Mr. Khan, like many political leaders before him, enjoyed the support of the Pakistan Army on his path to power, only to fall out with the generals while serving as prime minister.
“Imran Khan has become too big for the establishment to swallow,” says Fawad Chaudhry, who served as minister of information in Mr. Khan’s government. “In Pakistan the army has always acted as a deep state. They are the ones who take the decisions. Now, the kind of political environment in Pakistan is that they have to accept the role of a junior partner, which they are not ready to do.”
In his farewell address at the end of November, outgoing army chief Gen. Qamar Javed Bajwa made a promise that in future the army would refrain from meddling in the country’s political affairs. Yet many, including PTI stalwart and former Human Rights Minister Shireen Mazari, allege that the army is now even more intrusive than it was under General Bajwa.

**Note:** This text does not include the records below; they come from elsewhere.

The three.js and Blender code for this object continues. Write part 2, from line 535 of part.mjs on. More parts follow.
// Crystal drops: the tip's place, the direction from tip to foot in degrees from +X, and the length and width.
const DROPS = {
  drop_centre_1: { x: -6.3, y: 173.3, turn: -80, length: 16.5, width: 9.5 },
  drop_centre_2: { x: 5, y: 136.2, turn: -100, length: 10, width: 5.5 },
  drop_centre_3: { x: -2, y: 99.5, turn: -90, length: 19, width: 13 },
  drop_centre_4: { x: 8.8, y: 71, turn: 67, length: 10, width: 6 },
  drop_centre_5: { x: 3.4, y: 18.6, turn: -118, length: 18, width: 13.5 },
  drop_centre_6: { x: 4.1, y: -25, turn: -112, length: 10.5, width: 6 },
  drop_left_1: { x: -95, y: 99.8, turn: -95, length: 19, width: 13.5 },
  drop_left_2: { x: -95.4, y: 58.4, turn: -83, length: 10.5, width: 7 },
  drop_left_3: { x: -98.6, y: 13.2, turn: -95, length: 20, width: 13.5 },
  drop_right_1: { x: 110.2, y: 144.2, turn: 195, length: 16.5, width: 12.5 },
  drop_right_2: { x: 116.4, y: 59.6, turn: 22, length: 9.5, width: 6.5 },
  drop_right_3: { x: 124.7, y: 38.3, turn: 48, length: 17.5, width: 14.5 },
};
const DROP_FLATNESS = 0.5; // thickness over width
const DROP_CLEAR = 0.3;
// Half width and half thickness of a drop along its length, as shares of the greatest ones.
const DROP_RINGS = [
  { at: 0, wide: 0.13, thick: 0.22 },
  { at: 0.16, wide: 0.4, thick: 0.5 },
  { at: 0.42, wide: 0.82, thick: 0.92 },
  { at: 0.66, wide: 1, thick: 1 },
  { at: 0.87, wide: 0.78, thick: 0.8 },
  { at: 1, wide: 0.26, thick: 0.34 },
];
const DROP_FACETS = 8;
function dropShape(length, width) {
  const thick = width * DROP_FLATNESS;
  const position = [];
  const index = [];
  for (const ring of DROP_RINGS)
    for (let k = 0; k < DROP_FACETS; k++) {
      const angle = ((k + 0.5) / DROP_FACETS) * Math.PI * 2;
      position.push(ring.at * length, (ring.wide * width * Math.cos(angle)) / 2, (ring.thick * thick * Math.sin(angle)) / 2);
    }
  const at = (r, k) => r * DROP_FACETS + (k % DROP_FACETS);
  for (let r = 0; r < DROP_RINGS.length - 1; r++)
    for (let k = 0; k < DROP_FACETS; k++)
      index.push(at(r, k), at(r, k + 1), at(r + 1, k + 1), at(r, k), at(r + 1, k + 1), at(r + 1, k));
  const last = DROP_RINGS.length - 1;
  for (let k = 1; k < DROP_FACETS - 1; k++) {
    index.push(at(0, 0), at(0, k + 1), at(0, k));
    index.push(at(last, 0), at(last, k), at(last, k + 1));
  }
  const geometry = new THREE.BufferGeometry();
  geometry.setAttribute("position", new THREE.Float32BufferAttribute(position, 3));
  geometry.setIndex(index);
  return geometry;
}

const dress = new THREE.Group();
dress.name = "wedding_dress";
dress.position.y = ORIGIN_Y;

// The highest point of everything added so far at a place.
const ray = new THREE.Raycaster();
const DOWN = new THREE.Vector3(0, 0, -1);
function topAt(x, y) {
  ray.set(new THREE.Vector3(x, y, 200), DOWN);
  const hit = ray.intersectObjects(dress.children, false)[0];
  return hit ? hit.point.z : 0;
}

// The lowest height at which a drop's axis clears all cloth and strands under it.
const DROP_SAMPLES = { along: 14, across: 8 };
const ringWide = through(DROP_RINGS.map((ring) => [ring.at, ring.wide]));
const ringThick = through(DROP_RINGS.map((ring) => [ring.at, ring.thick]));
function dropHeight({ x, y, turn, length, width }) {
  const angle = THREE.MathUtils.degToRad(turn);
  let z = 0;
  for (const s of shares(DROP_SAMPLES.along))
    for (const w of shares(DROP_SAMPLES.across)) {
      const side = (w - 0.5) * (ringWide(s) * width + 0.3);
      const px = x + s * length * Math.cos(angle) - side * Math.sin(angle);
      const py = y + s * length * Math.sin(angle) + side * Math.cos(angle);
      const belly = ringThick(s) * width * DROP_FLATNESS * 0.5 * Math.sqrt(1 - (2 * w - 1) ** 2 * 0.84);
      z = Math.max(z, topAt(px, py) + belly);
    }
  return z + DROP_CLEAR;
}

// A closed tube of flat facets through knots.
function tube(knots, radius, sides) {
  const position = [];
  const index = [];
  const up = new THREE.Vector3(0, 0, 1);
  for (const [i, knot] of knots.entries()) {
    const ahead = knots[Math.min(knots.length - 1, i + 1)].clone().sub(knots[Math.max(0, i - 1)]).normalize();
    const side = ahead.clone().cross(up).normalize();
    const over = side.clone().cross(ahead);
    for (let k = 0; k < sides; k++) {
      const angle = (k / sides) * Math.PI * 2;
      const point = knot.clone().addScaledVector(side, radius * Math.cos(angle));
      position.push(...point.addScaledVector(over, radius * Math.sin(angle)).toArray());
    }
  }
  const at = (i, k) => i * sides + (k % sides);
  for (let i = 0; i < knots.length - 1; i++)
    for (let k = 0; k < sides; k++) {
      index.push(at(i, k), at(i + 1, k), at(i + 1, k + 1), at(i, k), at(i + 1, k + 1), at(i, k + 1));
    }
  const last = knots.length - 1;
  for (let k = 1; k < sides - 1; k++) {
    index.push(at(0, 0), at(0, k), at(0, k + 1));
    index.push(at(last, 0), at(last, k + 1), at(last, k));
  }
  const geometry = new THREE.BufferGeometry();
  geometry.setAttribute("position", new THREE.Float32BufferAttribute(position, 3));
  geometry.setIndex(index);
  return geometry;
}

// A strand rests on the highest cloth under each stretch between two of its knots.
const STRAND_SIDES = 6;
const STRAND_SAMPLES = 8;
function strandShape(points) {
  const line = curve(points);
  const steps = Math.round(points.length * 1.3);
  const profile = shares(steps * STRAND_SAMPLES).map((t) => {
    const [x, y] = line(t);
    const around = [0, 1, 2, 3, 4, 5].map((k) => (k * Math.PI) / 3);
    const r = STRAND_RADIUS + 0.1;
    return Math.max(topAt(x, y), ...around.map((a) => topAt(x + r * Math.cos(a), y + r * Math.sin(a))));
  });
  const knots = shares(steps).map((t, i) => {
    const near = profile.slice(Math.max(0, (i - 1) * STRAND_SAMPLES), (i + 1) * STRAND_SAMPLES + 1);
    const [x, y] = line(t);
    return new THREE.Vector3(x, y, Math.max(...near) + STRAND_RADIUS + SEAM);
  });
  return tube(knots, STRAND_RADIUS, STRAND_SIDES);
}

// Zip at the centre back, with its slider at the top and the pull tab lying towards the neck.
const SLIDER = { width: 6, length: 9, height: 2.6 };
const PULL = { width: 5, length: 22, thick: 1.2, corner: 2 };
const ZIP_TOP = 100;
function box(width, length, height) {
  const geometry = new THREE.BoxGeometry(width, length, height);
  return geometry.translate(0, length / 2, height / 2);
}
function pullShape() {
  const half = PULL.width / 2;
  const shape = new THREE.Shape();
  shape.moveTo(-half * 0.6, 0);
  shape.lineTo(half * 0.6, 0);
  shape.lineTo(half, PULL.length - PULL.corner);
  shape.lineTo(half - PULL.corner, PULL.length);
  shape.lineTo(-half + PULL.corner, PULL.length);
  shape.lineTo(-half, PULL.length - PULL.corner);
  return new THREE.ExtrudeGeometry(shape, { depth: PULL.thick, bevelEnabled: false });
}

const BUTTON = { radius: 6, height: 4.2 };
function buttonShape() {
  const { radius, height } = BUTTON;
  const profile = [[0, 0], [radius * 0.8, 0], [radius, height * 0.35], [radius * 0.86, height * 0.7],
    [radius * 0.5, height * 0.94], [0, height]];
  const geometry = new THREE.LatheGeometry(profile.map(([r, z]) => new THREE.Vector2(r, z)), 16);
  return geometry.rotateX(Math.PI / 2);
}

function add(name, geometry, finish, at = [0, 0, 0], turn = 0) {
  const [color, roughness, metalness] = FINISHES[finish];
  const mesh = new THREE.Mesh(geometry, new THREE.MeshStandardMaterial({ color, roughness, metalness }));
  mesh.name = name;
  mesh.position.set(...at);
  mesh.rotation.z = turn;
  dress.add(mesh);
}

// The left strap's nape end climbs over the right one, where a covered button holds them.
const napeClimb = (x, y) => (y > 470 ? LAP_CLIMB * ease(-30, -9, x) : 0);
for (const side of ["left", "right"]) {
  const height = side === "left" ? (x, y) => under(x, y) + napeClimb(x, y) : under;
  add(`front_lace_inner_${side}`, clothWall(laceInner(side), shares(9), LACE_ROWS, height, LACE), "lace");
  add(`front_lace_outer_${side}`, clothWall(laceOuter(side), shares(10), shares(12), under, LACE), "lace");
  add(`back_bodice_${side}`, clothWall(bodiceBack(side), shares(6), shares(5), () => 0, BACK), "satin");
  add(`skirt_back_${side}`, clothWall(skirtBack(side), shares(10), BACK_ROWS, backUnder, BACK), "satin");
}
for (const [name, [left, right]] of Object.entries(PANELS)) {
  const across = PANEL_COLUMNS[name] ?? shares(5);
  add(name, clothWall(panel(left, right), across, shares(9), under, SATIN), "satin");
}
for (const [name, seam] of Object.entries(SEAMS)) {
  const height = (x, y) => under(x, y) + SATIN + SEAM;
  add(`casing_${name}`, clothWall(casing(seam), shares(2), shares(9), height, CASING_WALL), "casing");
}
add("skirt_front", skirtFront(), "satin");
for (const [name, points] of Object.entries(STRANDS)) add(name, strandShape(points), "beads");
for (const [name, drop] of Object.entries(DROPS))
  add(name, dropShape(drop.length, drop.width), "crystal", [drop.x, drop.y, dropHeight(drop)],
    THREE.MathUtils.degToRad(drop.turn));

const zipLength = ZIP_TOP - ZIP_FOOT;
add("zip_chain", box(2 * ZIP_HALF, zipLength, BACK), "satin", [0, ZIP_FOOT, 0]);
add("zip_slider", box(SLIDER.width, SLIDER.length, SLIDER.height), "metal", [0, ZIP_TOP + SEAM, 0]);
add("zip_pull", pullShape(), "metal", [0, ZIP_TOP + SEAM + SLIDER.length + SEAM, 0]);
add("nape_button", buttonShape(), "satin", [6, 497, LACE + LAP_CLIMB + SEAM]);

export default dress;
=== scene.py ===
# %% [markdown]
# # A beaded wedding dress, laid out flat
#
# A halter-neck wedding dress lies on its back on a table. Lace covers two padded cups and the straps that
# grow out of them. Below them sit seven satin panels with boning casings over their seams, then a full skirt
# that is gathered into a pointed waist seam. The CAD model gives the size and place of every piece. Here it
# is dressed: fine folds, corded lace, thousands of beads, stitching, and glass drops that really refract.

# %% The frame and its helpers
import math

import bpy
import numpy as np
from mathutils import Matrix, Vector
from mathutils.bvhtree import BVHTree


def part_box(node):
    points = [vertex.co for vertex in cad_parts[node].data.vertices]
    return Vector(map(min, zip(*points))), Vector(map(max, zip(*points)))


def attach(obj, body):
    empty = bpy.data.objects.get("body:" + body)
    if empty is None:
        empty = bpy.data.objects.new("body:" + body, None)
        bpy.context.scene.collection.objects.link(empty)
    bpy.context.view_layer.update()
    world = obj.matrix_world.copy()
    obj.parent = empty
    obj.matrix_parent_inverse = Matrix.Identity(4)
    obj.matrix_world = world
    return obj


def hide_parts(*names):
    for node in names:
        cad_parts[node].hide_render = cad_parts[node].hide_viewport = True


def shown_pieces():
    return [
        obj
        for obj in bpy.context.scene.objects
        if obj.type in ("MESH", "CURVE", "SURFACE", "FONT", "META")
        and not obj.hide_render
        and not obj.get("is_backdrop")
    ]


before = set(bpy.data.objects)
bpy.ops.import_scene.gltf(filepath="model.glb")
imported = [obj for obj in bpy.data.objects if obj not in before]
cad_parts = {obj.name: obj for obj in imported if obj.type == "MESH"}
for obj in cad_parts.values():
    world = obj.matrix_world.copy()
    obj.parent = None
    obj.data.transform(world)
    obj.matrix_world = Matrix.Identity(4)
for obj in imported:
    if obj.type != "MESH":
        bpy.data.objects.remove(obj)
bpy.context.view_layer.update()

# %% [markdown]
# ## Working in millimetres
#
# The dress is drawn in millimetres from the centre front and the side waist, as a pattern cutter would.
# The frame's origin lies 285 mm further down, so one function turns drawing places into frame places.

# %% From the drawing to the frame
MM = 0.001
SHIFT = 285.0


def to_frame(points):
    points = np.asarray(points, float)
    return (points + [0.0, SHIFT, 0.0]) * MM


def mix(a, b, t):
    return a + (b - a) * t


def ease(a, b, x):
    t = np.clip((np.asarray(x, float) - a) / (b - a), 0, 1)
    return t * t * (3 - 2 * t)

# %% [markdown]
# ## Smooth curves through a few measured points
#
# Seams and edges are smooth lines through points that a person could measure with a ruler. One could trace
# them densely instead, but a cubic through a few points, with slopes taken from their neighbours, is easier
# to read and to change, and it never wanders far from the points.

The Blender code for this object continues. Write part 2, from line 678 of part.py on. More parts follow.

“Our military has redefined the term ‘neutral’; the interventions have become more violent and more aggressive,” she says, adding that she and others in the party believe some military leaders are driven by “a personal dislike or vendetta against Mr. Khan.”
Mr. Jaferii, the commentator, says the current military leadership would find itself “near extinction” if Mr. Khan came back into power. But he believes we’ll see Mr. Khan in court first.
“These cases against Imran Khan are farcical; they are only speeding up now because ... the political designs of the military establishment and the government ... coinciding,” Mr. Jaferii says. But “there’s really no way out other than for him to go and eventually surrender to the court,” he adds, “because after all, we are a system of laws.“
Mr. Khan’s supporters, however, are not convinced of the legality of the cases.
“Just look at the substance of the cases on Imran Khan,” says Mr. Chaudhry. “Hundreds and thousands of people turn up every time they try to arrest him. Why? Because the charges are so weak, the charges are so rubbish that everyone thinks it is their duty to protect Imran Khan.”
With pressure on the courts to make a decision, and none of the stakeholders willing to back down, the crisis shows no sign of abating.